Niezamknięcie okien iluminatorów przed wypłynięciem na rzekę, w wyniku czego w czasie sztormu wdarła się przez nie woda, powodując przechył na prawą burtę, było bezpośrednią przyczyną zatonięcia statku pasażerskiego "Bułgaria" na Wołdze 10 lipca.
Ogłosiła to w poniedziałek Federalna Służba ds. nadzoru w sferze transportu (Rostransnadzor), która badała katastrofę "Bułgarii".
Statek zatonął w ciągu kilku minut podczas burzy na sztucznym zalewie Wołgi w pobliżu Kazania, 3 km od brzegu. Zginęły 122 osoby: 28 dzieci, 72 kobiety i 22 mężczyzn. Zdołało się uratować tylko 79 osób spośród łącznie 201 pasażerów i członków załogi.

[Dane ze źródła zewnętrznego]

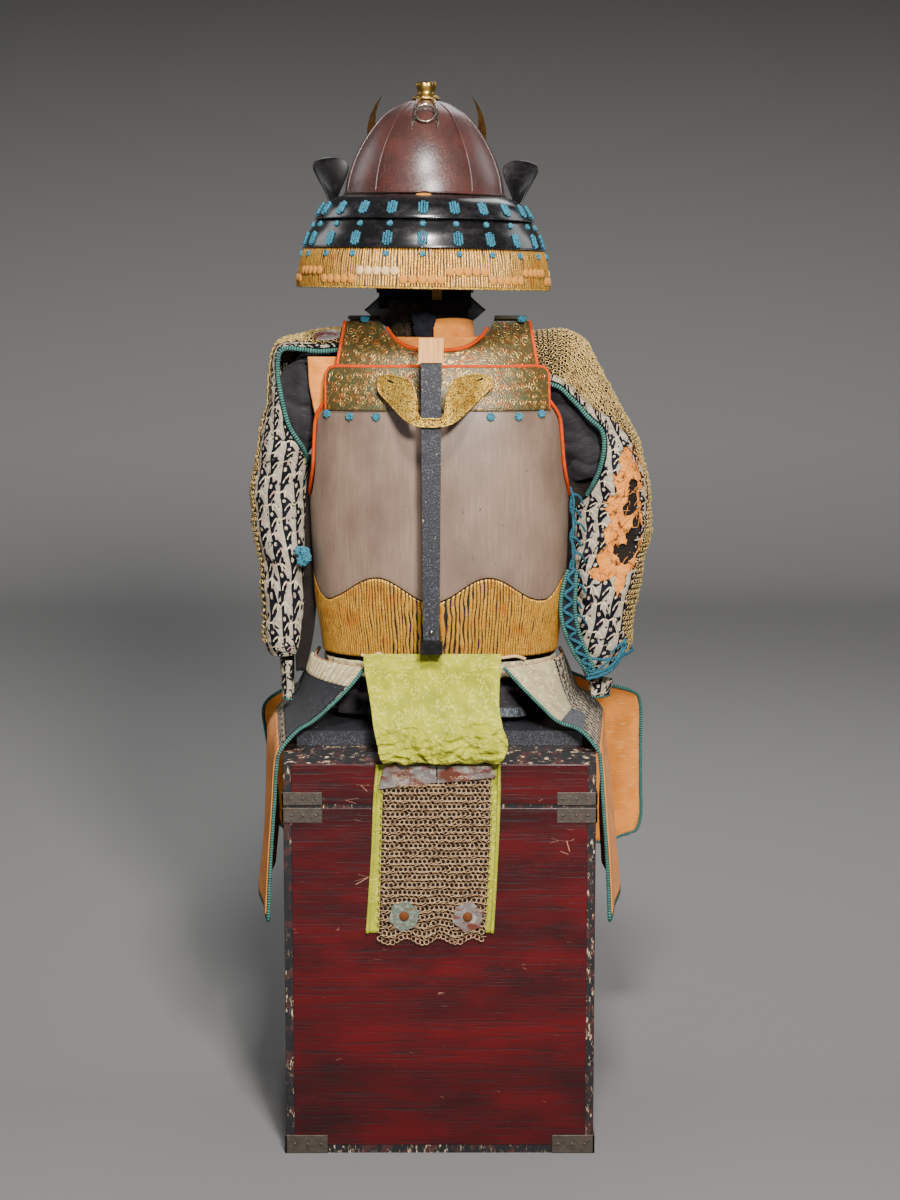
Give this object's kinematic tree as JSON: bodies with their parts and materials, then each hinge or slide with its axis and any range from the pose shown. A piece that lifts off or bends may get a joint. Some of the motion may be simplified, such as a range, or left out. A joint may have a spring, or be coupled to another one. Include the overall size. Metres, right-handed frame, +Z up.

Wśród innych przyczyn tragedii Rostransnadzor wymienił m.in. nieprzestrzeganie przez właściciela oraz kapitana "Bułgarii" przepisów regulujących bezpieczeństwo żeglugi, nieprofesjonalizm i niezdyscyplinowanie załogi, a także zły stan techniczny liczącej 56 lat jednostki.
Pływające dźwigi podniosły spoczywający na głębokości 20 metrów wrak i przeniosły go na płytszą wodę. Po uszczelnieniu kadłuba statek został wydobyty i umieszczony w pływającym doku, gdzie poddano go oględzinom.
Wykazały one, że na lewej burcie poniżej pokładu głównego otwartych było 27 iluminatorów, a na prawej - 11.